[OPE-L:1378] Re: Gold & credit money

Duncan K Foley (dkf2@columbia.edu)
Fri, 8 Mar 1996 09:03:53 -0800

[ show plain text ]

On Fri, 8 Mar 1996, Paul_Cockshott wrote:

> Makoto
> ------
> As the standard of price, say a pound sterling is a quater ounce of gold,
> would not change here, a lower 'reservation price' for gold should, as you
> say later, always mean in this context a higher gold (or pound) prices of
> commodities (the inverse of 'the price? of gold'). If you are one of
> speculators having gold as an asset, do you purachase commodities dearer
> than the prices offered in a market? Or can you expect to sell your
> commodities dearer in order to get gold asset than others just by your
> special character as one of speculators? Without somehow inducing a general
> changes in opinion of sellers of commodities to raise their prices, the
> exchange value of gold as money would not be altered, just by an opinion of
> speculators.(M)
> Paul
> ----
> What is involved here is surely a rise in the
> velocity of circulation of money. If we average
> the velocity of circulation over the entire stock
> of gold coins, then a lower reservation price of
> gold is the familiar phenomenon of an attempt to
> hold a smaller real balance. A generalised attempt
> by all holders of coin to run down their balances,
> is a generalised rise in the demand for commodities,
> providing the opportunity for general price rises.
> Indeed this is the only possible result if we
> ignore international trade.
> If we factor that in, part of the additional demand
> is reflected in increased imports which drive
> down real balances directly.
When there are substantial speculative balances, the average velocity of
money will shift around a lot, precisely because of changes in
speculative opinion.

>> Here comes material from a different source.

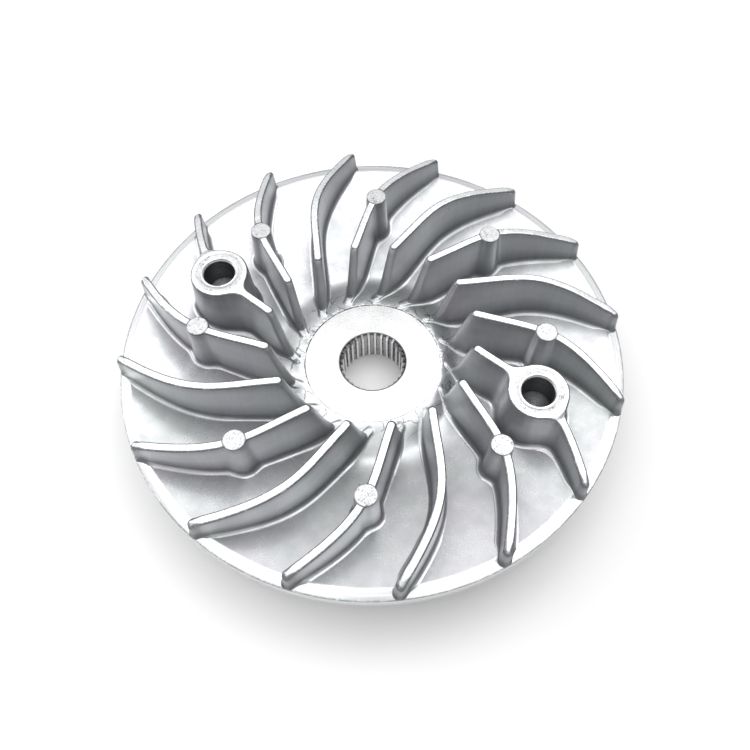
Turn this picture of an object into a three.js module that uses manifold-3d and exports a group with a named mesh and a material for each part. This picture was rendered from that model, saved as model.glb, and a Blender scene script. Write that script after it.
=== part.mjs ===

On the other hand, this velocity doesn't tell us
much in this case, either.

The immediate effect of a change in speculative opinion in gold prices of
commodities would come from the direct transactions in stocks of gold and
stocks (or futures contracts) in commodities. These transactions will
move prices, and, allowing for smoothing, will eventually influence the
prices at which newly produced commodities sell as well.